> [EXERCISE]: Print the whole listing exactly.
─── DATA LINES
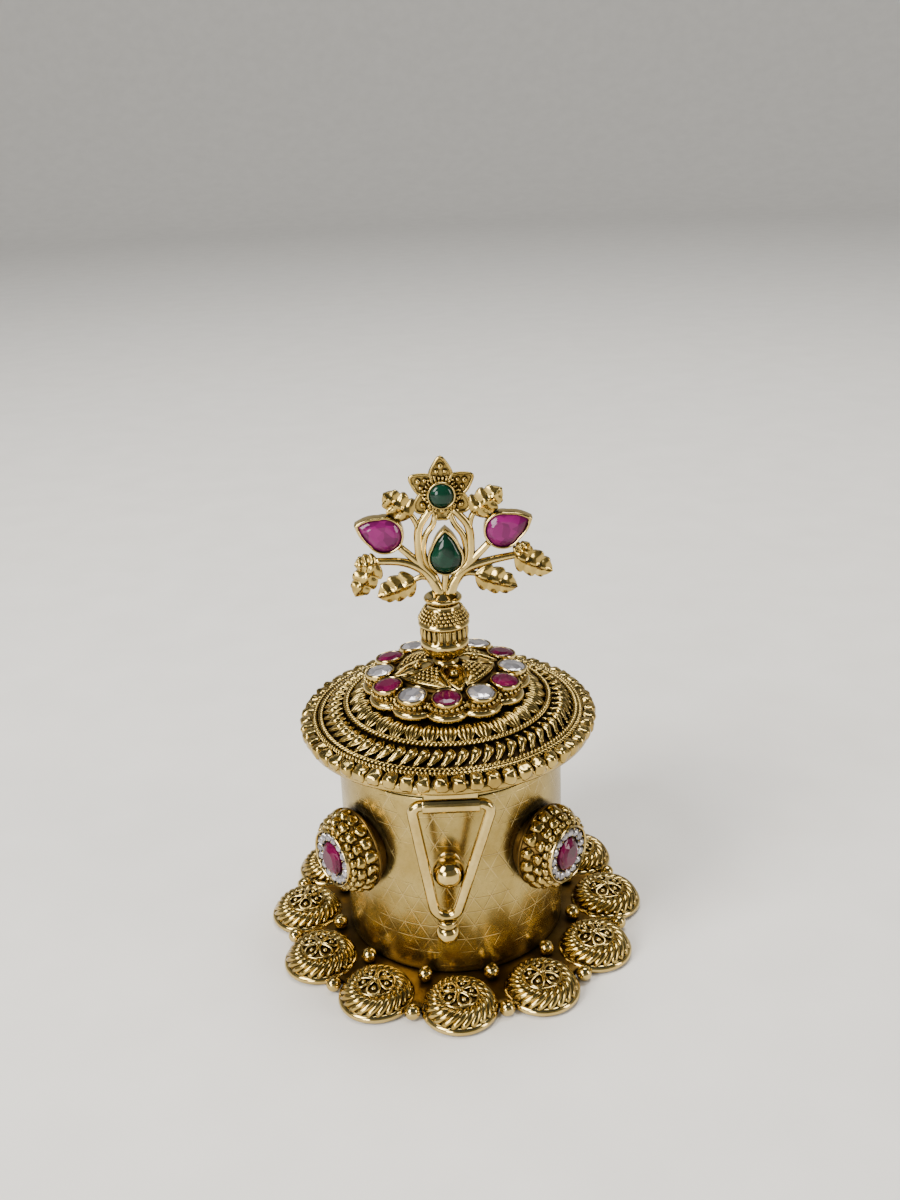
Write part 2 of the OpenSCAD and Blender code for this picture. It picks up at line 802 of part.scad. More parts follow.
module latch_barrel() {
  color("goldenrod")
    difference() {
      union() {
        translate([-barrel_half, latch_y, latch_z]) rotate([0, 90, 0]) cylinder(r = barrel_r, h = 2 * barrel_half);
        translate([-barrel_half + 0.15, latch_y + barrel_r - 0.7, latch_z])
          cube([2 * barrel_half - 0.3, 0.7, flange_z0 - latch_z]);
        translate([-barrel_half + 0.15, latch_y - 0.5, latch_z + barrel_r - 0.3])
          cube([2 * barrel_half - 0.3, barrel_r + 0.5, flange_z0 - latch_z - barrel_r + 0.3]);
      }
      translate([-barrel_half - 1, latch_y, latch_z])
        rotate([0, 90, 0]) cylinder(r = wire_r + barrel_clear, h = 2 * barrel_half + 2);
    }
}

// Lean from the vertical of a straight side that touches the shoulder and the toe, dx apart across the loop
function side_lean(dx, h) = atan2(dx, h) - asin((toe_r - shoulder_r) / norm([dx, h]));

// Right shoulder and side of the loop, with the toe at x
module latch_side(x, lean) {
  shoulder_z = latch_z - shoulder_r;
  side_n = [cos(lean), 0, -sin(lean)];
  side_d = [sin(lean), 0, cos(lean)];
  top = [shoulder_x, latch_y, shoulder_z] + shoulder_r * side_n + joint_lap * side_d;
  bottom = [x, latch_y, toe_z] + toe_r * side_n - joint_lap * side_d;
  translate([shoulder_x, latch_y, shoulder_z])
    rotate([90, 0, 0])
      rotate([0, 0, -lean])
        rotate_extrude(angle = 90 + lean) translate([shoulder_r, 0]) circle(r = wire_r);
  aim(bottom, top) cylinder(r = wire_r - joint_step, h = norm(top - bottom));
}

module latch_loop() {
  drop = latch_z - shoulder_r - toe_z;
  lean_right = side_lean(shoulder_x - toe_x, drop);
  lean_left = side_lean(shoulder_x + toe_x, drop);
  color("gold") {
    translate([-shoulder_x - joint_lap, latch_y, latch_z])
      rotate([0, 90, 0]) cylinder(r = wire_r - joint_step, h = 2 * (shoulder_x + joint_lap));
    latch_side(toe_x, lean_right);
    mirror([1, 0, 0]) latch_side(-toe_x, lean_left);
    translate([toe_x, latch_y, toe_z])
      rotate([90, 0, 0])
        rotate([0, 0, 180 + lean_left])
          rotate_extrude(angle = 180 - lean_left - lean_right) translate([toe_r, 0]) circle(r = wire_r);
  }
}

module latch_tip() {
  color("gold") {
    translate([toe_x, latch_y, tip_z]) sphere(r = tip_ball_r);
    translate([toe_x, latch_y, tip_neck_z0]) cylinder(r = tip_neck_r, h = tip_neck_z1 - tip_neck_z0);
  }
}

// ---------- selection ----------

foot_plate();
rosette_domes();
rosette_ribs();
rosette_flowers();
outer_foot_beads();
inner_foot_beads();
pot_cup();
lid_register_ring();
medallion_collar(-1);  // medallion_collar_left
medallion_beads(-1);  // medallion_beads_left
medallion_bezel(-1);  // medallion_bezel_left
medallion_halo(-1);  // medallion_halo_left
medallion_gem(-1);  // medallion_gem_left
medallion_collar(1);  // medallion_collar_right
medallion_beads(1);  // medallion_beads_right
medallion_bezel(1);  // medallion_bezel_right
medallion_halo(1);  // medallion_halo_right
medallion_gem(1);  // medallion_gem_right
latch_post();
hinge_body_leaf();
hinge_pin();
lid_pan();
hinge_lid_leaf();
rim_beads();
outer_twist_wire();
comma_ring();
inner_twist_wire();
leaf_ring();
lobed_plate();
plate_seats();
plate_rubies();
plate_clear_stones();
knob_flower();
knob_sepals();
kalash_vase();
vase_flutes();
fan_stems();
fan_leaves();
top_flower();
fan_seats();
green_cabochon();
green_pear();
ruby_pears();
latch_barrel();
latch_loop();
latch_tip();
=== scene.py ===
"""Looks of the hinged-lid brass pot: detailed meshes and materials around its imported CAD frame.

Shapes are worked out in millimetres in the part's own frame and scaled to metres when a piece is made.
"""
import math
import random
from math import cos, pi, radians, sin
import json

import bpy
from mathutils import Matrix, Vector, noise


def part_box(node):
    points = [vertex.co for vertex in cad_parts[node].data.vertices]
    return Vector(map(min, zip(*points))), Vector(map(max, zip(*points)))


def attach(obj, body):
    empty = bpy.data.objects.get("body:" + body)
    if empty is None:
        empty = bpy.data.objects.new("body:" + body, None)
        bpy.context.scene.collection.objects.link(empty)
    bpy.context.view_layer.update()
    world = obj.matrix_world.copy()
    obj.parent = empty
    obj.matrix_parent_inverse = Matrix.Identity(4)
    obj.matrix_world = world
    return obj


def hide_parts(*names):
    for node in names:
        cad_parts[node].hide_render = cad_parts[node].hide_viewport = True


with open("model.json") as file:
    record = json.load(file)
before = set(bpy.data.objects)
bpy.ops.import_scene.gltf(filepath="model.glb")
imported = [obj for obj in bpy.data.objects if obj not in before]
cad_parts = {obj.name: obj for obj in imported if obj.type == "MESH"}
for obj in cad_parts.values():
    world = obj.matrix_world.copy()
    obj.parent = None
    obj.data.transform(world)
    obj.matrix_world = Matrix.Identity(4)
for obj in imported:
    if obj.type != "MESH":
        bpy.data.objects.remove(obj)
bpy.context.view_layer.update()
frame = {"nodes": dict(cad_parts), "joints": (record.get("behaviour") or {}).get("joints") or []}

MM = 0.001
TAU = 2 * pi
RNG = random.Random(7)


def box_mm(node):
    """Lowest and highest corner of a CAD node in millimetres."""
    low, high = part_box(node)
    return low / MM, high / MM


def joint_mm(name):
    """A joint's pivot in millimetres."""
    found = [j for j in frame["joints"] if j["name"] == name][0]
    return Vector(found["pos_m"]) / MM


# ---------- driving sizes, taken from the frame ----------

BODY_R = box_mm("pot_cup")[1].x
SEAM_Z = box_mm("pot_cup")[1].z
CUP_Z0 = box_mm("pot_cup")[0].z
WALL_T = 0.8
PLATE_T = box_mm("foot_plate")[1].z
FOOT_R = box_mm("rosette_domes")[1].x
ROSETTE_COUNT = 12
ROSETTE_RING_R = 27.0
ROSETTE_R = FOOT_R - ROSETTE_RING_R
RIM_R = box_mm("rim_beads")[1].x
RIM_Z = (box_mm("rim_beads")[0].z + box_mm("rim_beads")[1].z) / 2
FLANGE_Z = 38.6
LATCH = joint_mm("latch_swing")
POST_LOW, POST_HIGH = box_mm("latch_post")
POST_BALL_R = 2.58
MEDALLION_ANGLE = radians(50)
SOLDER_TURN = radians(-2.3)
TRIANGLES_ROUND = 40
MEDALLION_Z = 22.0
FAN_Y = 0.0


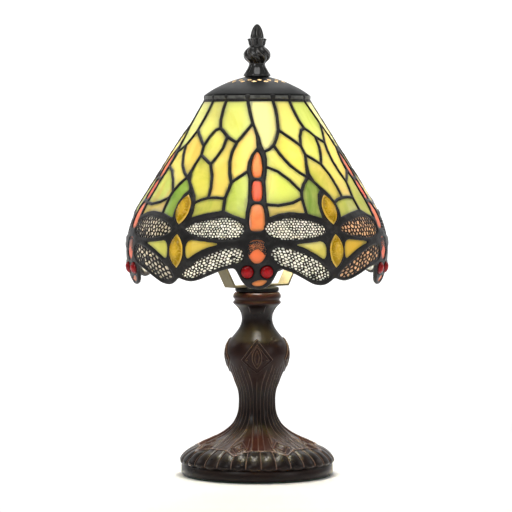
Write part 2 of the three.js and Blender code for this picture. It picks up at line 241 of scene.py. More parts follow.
──────
> [REPLY TO THE EXERCISE]:
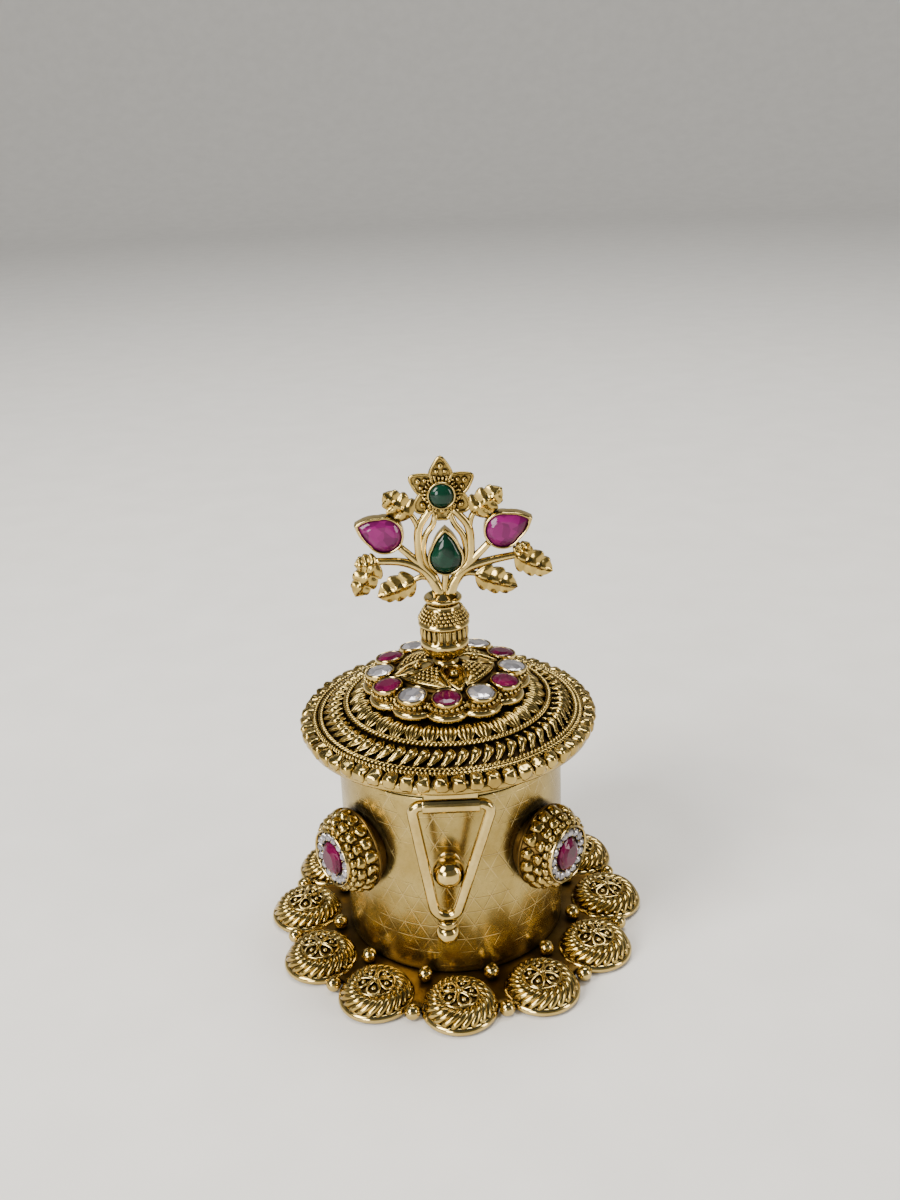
Write part 2 of the OpenSCAD and Blender code for this picture. It picks up at line 802 of part.scad. More parts follow.
module latch_barrel() {
  color("goldenrod")
    difference() {
      union() {
        translate([-barrel_half, latch_y, latch_z]) rotate([0, 90, 0]) cylinder(r = barrel_r, h = 2 * barrel_half);
        translate([-barrel_half + 0.15, latch_y + barrel_r - 0.7, latch_z])
          cube([2 * barrel_half - 0.3, 0.7, flange_z0 - latch_z]);
        translate([-barrel_half + 0.15, latch_y - 0.5, latch_z + barrel_r - 0.3])
          cube([2 * barrel_half - 0.3, barrel_r + 0.5, flange_z0 - latch_z - barrel_r + 0.3]);
      }
      translate([-barrel_half - 1, latch_y, latch_z])
        rotate([0, 90, 0]) cylinder(r = wire_r + barrel_clear, h = 2 * barrel_half + 2);
    }
}

// Lean from the vertical of a straight side that touches the shoulder and the toe, dx apart across the loop
function side_lean(dx, h) = atan2(dx, h) - asin((toe_r - shoulder_r) / norm([dx, h]));

// Right shoulder and side of the loop, with the toe at x
module latch_side(x, lean) {
  shoulder_z = latch_z - shoulder_r;
  side_n = [cos(lean), 0, -sin(lean)];
  side_d = [sin(lean), 0, cos(lean)];
  top = [shoulder_x, latch_y, shoulder_z] + shoulder_r * side_n + joint_lap * side_d;
  bottom = [x, latch_y, toe_z] + toe_r * side_n - joint_lap * side_d;
  translate([shoulder_x, latch_y, shoulder_z])
    rotate([90, 0, 0])
      rotate([0, 0, -lean])
        rotate_extrude(angle = 90 + lean) translate([shoulder_r, 0]) circle(r = wire_r);
  aim(bottom, top) cylinder(r = wire_r - joint_step, h = norm(top - bottom));
}

module latch_loop() {
  drop = latch_z - shoulder_r - toe_z;
  lean_right = side_lean(shoulder_x - toe_x, drop);
  lean_left = side_lean(shoulder_x + toe_x, drop);
  color("gold") {
    translate([-shoulder_x - joint_lap, latch_y, latch_z])
      rotate([0, 90, 0]) cylinder(r = wire_r - joint_step, h = 2 * (shoulder_x + joint_lap));
    latch_side(toe_x, lean_right);
    mirror([1, 0, 0]) latch_side(-toe_x, lean_left);
    translate([toe_x, latch_y, toe_z])
      rotate([90, 0, 0])
        rotate([0, 0, 180 + lean_left])
          rotate_extrude(angle = 180 - lean_left - lean_right) translate([toe_r, 0]) circle(r = wire_r);
  }
}

module latch_tip() {
  color("gold") {
    translate([toe_x, latch_y, tip_z]) sphere(r = tip_ball_r);
    translate([toe_x, latch_y, tip_neck_z0]) cylinder(r = tip_neck_r, h = tip_neck_z1 - tip_neck_z0);
  }
}

// ---------- selection ----------

foot_plate();
rosette_domes();
rosette_ribs();
rosette_flowers();
outer_foot_beads();
inner_foot_beads();
pot_cup();
lid_register_ring();
medallion_collar(-1);  // medallion_collar_left
medallion_beads(-1);  // medallion_beads_left
medallion_bezel(-1);  // medallion_bezel_left
medallion_halo(-1);  // medallion_halo_left
medallion_gem(-1);  // medallion_gem_left
medallion_collar(1);  // medallion_collar_right
medallion_beads(1);  // medallion_beads_right
medallion_bezel(1);  // medallion_bezel_right
medallion_halo(1);  // medallion_halo_right
medallion_gem(1);  // medallion_gem_right
latch_post();
hinge_body_leaf();
hinge_pin();
lid_pan();
hinge_lid_leaf();
rim_beads();
outer_twist_wire();
comma_ring();
inner_twist_wire();
leaf_ring();
lobed_plate();
plate_seats();
plate_rubies();
plate_clear_stones();
knob_flower();
knob_sepals();
kalash_vase();
vase_flutes();
fan_stems();
fan_leaves();
top_flower();
fan_seats();
green_cabochon();
green_pear();
ruby_pears();
latch_barrel();
latch_loop();
latch_tip();
=== scene.py ===
"""Looks of the hinged-lid brass pot: detailed meshes and materials around its imported CAD frame.

Shapes are worked out in millimetres in the part's own frame and scaled to metres when a piece is made.
"""
import math
import random
from math import cos, pi, radians, sin
import json

import bpy
from mathutils import Matrix, Vector, noise


def part_box(node):
    points = [vertex.co for vertex in cad_parts[node].data.vertices]
    return Vector(map(min, zip(*points))), Vector(map(max, zip(*points)))


def attach(obj, body):
    empty = bpy.data.objects.get("body:" + body)
    if empty is None:
        empty = bpy.data.objects.new("body:" + body, None)
        bpy.context.scene.collection.objects.link(empty)
    bpy.context.view_layer.update()
    world = obj.matrix_world.copy()
    obj.parent = empty
    obj.matrix_parent_inverse = Matrix.Identity(4)
    obj.matrix_world = world
    return obj


def hide_parts(*names):
    for node in names:
        cad_parts[node].hide_render = cad_parts[node].hide_viewport = True


with open("model.json") as file:
    record = json.load(file)
before = set(bpy.data.objects)
bpy.ops.import_scene.gltf(filepath="model.glb")
imported = [obj for obj in bpy.data.objects if obj not in before]
cad_parts = {obj.name: obj for obj in imported if obj.type == "MESH"}
for obj in cad_parts.values():
    world = obj.matrix_world.copy()
    obj.parent = None
    obj.data.transform(world)
    obj.matrix_world = Matrix.Identity(4)
for obj in imported:
    if obj.type != "MESH":
        bpy.data.objects.remove(obj)
bpy.context.view_layer.update()
frame = {"nodes": dict(cad_parts), "joints": (record.get("behaviour") or {}).get("joints") or []}

MM = 0.001
TAU = 2 * pi
RNG = random.Random(7)


def box_mm(node):
    """Lowest and highest corner of a CAD node in millimetres."""
    low, high = part_box(node)
    return low / MM, high / MM


def joint_mm(name):
    """A joint's pivot in millimetres."""
    found = [j for j in frame["joints"] if j["name"] == name][0]
    return Vector(found["pos_m"]) / MM


# ---------- driving sizes, taken from the frame ----------

BODY_R = box_mm("pot_cup")[1].x
SEAM_Z = box_mm("pot_cup")[1].z
CUP_Z0 = box_mm("pot_cup")[0].z
WALL_T = 0.8
PLATE_T = box_mm("foot_plate")[1].z
FOOT_R = box_mm("rosette_domes")[1].x
ROSETTE_COUNT = 12
ROSETTE_RING_R = 27.0
ROSETTE_R = FOOT_R - ROSETTE_RING_R
RIM_R = box_mm("rim_beads")[1].x
RIM_Z = (box_mm("rim_beads")[0].z + box_mm("rim_beads")[1].z) / 2
FLANGE_Z = 38.6
LATCH = joint_mm("latch_swing")
POST_LOW, POST_HIGH = box_mm("latch_post")
POST_BALL_R = 2.58
MEDALLION_ANGLE = radians(50)
SOLDER_TURN = radians(-2.3)
TRIANGLES_ROUND = 40
MEDALLION_Z = 22.0
FAN_Y = 0.0


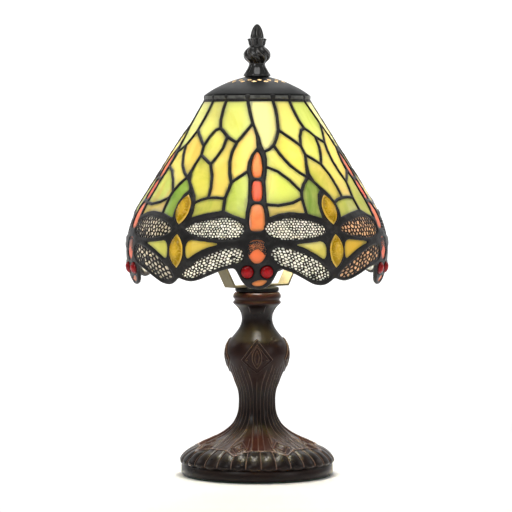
Write part 2 of the three.js and Blender code for this picture. It picks up at line 241 of scene.py. More parts follow.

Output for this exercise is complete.